Rows from an object dataset:
╔══
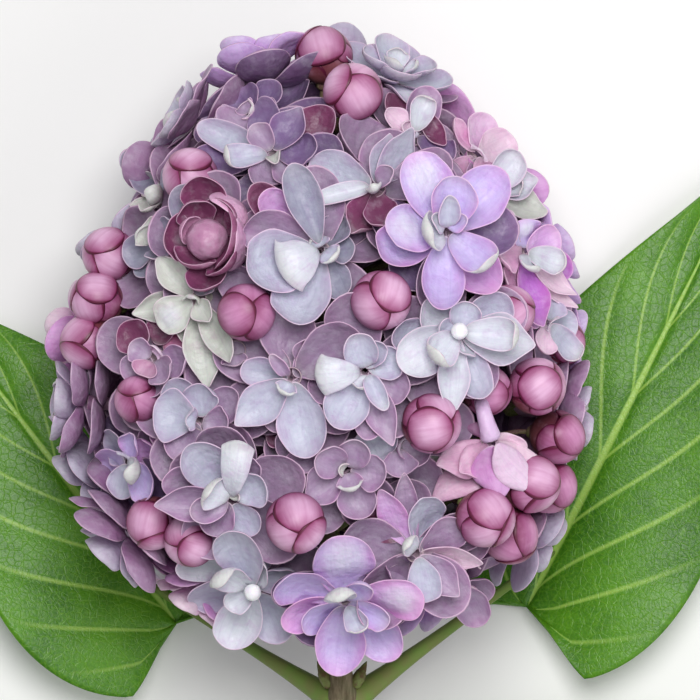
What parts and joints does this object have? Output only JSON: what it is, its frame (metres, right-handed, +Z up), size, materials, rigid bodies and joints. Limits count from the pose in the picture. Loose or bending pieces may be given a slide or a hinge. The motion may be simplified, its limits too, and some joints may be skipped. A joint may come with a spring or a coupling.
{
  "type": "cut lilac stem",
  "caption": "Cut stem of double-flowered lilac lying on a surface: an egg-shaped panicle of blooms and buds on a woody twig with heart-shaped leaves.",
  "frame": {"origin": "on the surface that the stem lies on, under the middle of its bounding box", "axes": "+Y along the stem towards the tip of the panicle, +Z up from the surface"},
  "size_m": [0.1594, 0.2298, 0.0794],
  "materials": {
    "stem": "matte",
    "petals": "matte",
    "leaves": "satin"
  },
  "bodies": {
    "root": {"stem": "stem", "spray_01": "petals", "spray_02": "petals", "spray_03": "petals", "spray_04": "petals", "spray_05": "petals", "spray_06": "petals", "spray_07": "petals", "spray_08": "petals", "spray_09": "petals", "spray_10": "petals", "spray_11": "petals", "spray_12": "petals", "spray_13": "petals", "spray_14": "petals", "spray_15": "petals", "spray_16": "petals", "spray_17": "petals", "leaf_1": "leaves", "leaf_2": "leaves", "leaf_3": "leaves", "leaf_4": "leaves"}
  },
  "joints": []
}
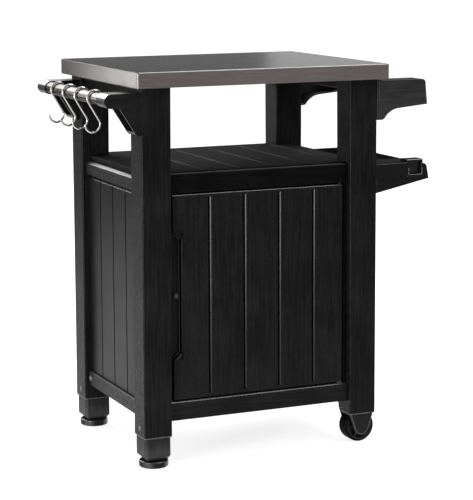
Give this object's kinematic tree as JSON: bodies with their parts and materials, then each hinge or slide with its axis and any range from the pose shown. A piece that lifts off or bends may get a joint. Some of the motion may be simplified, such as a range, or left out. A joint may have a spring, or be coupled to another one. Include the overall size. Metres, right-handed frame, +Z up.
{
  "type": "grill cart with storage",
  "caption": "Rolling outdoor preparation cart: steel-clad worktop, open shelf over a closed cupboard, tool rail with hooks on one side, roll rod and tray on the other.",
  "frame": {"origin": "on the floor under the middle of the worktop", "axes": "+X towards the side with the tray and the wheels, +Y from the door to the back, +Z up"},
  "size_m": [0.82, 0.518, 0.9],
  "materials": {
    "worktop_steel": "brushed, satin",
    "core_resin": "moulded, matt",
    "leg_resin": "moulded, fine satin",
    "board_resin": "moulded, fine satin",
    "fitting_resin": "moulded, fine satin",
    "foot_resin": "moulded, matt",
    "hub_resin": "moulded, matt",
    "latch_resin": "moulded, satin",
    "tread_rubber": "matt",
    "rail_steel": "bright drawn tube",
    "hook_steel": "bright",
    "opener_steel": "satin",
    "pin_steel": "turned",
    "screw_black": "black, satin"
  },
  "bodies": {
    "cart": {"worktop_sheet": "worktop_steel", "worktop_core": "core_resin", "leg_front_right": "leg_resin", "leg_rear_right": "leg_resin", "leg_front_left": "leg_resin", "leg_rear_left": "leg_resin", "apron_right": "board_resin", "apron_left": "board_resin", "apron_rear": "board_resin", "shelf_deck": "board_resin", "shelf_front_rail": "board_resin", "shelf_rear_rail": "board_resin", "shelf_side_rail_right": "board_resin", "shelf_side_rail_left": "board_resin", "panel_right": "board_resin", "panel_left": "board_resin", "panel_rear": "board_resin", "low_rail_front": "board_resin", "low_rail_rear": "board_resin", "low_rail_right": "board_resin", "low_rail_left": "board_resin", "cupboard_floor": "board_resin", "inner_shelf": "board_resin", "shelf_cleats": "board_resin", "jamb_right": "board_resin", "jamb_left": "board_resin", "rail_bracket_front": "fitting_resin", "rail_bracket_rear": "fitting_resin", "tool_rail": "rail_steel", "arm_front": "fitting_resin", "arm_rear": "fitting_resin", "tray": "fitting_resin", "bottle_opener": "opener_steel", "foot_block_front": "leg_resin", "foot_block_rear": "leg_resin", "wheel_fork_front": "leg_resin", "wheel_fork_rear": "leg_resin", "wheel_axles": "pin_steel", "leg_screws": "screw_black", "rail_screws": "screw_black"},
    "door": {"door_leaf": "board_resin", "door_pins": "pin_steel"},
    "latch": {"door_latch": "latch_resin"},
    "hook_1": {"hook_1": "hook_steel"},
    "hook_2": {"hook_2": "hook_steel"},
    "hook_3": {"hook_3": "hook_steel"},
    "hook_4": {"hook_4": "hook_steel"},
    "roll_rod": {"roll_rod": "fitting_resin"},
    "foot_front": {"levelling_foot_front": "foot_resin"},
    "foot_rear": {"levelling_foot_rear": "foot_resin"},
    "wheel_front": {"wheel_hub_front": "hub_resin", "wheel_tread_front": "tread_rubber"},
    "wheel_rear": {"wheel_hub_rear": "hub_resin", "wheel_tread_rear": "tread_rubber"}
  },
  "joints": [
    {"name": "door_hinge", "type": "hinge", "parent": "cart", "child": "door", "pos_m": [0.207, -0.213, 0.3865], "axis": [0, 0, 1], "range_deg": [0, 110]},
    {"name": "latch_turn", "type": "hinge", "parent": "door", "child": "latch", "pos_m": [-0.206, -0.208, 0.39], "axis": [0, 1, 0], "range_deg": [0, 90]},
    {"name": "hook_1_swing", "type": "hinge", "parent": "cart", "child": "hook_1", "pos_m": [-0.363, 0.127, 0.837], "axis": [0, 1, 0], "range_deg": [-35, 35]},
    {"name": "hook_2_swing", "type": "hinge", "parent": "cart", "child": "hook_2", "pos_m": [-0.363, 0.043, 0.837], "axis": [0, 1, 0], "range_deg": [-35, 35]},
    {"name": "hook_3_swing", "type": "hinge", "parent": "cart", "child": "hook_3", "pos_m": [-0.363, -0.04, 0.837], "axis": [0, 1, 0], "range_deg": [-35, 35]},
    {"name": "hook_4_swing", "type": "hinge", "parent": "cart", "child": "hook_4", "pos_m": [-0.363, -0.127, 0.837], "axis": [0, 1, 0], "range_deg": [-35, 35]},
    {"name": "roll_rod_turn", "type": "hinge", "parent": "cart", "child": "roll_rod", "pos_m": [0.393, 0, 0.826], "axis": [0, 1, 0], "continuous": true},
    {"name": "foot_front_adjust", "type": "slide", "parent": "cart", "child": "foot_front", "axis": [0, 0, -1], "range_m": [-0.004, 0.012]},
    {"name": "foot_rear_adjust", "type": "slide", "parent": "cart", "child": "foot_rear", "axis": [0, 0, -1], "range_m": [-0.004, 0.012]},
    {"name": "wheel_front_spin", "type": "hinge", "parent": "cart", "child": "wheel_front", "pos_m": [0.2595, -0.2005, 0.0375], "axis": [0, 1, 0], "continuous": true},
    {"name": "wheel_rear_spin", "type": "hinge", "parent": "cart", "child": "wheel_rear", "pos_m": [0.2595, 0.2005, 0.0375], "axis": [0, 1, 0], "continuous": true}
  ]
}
╚══
THE PROBLEM -> Return all the data above once more, precisely as given.

PROBLEM SOLUTION ->
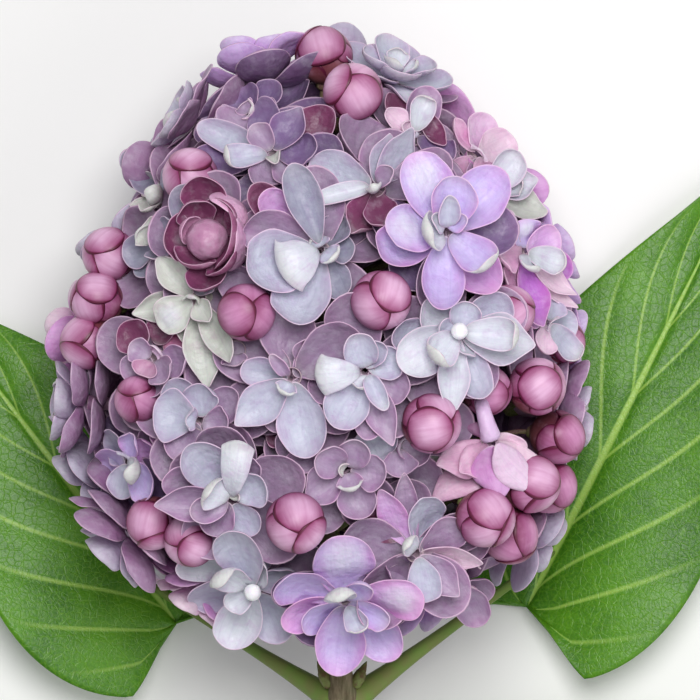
What parts and joints does this object have? Output only JSON: what it is, its frame (metres, right-handed, +Z up), size, materials, rigid bodies and joints. Limits count from the pose in the picture. Loose or bending pieces may be given a slide or a hinge. The motion may be simplified, its limits too, and some joints may be skipped. A joint may come with a spring or a coupling.
{
  "type": "cut lilac stem",
  "caption": "Cut stem of double-flowered lilac lying on a surface: an egg-shaped panicle of blooms and buds on a woody twig with heart-shaped leaves.",
  "frame": {"origin": "on the surface that the stem lies on, under the middle of its bounding box", "axes": "+Y along the stem towards the tip of the panicle, +Z up from the surface"},
  "size_m": [0.1594, 0.2298, 0.0794],
  "materials": {
    "stem": "matte",
    "petals": "matte",
    "leaves": "satin"
  },
  "bodies": {
    "root": {"stem": "stem", "spray_01": "petals", "spray_02": "petals", "spray_03": "petals", "spray_04": "petals", "spray_05": "petals", "spray_06": "petals", "spray_07": "petals", "spray_08": "petals", "spray_09": "petals", "spray_10": "petals", "spray_11": "petals", "spray_12": "petals", "spray_13": "petals", "spray_14": "petals", "spray_15": "petals", "spray_16": "petals", "spray_17": "petals", "leaf_1": "leaves", "leaf_2": "leaves", "leaf_3": "leaves", "leaf_4": "leaves"}
  },
  "joints": []
}
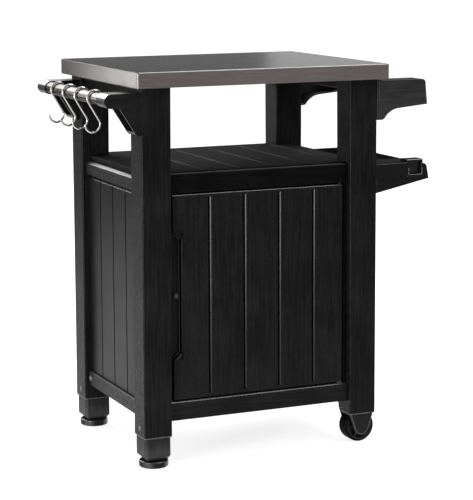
Give this object's kinematic tree as JSON: bodies with their parts and materials, then each hinge or slide with its axis and any range from the pose shown. A piece that lifts off or bends may get a joint. Some of the motion may be simplified, such as a range, or left out. A joint may have a spring, or be coupled to another one. Include the overall size. Metres, right-handed frame, +Z up.
{
  "type": "grill cart with storage",
  "caption": "Rolling outdoor preparation cart: steel-clad worktop, open shelf over a closed cupboard, tool rail with hooks on one side, roll rod and tray on the other.",
  "frame": {"origin": "on the floor under the middle of the worktop", "axes": "+X towards the side with the tray and the wheels, +Y from the door to the back, +Z up"},
  "size_m": [0.82, 0.518, 0.9],
  "materials": {
    "worktop_steel": "brushed, satin",
    "core_resin": "moulded, matt",
    "leg_resin": "moulded, fine satin",
    "board_resin": "moulded, fine satin",
    "fitting_resin": "moulded, fine satin",
    "foot_resin": "moulded, matt",
    "hub_resin": "moulded, matt",
    "latch_resin": "moulded, satin",
    "tread_rubber": "matt",
    "rail_steel": "bright drawn tube",
    "hook_steel": "bright",
    "opener_steel": "satin",
    "pin_steel": "turned",
    "screw_black": "black, satin"
  },
  "bodies": {
    "cart": {"worktop_sheet": "worktop_steel", "worktop_core": "core_resin", "leg_front_right": "leg_resin", "leg_rear_right": "leg_resin", "leg_front_left": "leg_resin", "leg_rear_left": "leg_resin", "apron_right": "board_resin", "apron_left": "board_resin", "apron_rear": "board_resin", "shelf_deck": "board_resin", "shelf_front_rail": "board_resin", "shelf_rear_rail": "board_resin", "shelf_side_rail_right": "board_resin", "shelf_side_rail_left": "board_resin", "panel_right": "board_resin", "panel_left": "board_resin", "panel_rear": "board_resin", "low_rail_front": "board_resin", "low_rail_rear": "board_resin", "low_rail_right": "board_resin", "low_rail_left": "board_resin", "cupboard_floor": "board_resin", "inner_shelf": "board_resin", "shelf_cleats": "board_resin", "jamb_right": "board_resin", "jamb_left": "board_resin", "rail_bracket_front": "fitting_resin", "rail_bracket_rear": "fitting_resin", "tool_rail": "rail_steel", "arm_front": "fitting_resin", "arm_rear": "fitting_resin", "tray": "fitting_resin", "bottle_opener": "opener_steel", "foot_block_front": "leg_resin", "foot_block_rear": "leg_resin", "wheel_fork_front": "leg_resin", "wheel_fork_rear": "leg_resin", "wheel_axles": "pin_steel", "leg_screws": "screw_black", "rail_screws": "screw_black"},
    "door": {"door_leaf": "board_resin", "door_pins": "pin_steel"},
    "latch": {"door_latch": "latch_resin"},
    "hook_1": {"hook_1": "hook_steel"},
    "hook_2": {"hook_2": "hook_steel"},
    "hook_3": {"hook_3": "hook_steel"},
    "hook_4": {"hook_4": "hook_steel"},
    "roll_rod": {"roll_rod": "fitting_resin"},
    "foot_front": {"levelling_foot_front": "foot_resin"},
    "foot_rear": {"levelling_foot_rear": "foot_resin"},
    "wheel_front": {"wheel_hub_front": "hub_resin", "wheel_tread_front": "tread_rubber"},
    "wheel_rear": {"wheel_hub_rear": "hub_resin", "wheel_tread_rear": "tread_rubber"}
  },
  "joints": [
    {"name": "door_hinge", "type": "hinge", "parent": "cart", "child": "door", "pos_m": [0.207, -0.213, 0.3865], "axis": [0, 0, 1], "range_deg": [0, 110]},
    {"name": "latch_turn", "type": "hinge", "parent": "door", "child": "latch", "pos_m": [-0.206, -0.208, 0.39], "axis": [0, 1, 0], "range_deg": [0, 90]},
    {"name": "hook_1_swing", "type": "hinge", "parent": "cart", "child": "hook_1", "pos_m": [-0.363, 0.127, 0.837], "axis": [0, 1, 0], "range_deg": [-35, 35]},
    {"name": "hook_2_swing", "type": "hinge", "parent": "cart", "child": "hook_2", "pos_m": [-0.363, 0.043, 0.837], "axis": [0, 1, 0], "range_deg": [-35, 35]},
    {"name": "hook_3_swing", "type": "hinge", "parent": "cart", "child": "hook_3", "pos_m": [-0.363, -0.04, 0.837], "axis": [0, 1, 0], "range_deg": [-35, 35]},
    {"name": "hook_4_swing", "type": "hinge", "parent": "cart", "child": "hook_4", "pos_m": [-0.363, -0.127, 0.837], "axis": [0, 1, 0], "range_deg": [-35, 35]},
    {"name": "roll_rod_turn", "type": "hinge", "parent": "cart", "child": "roll_rod", "pos_m": [0.393, 0, 0.826], "axis": [0, 1, 0], "continuous": true},
    {"name": "foot_front_adjust", "type": "slide", "parent": "cart", "child": "foot_front", "axis": [0, 0, -1], "range_m": [-0.004, 0.012]},
    {"name": "foot_rear_adjust", "type": "slide", "parent": "cart", "child": "foot_rear", "axis": [0, 0, -1], "range_m": [-0.004, 0.012]},
    {"name": "wheel_front_spin", "type": "hinge", "parent": "cart", "child": "wheel_front", "pos_m": [0.2595, -0.2005, 0.0375], "axis": [0, 1, 0], "continuous": true},
    {"name": "wheel_rear_spin", "type": "hinge", "parent": "cart", "child": "wheel_rear", "pos_m": [0.2595, 0.2005, 0.0375], "axis": [0, 1, 0], "continuous": true}
  ]
}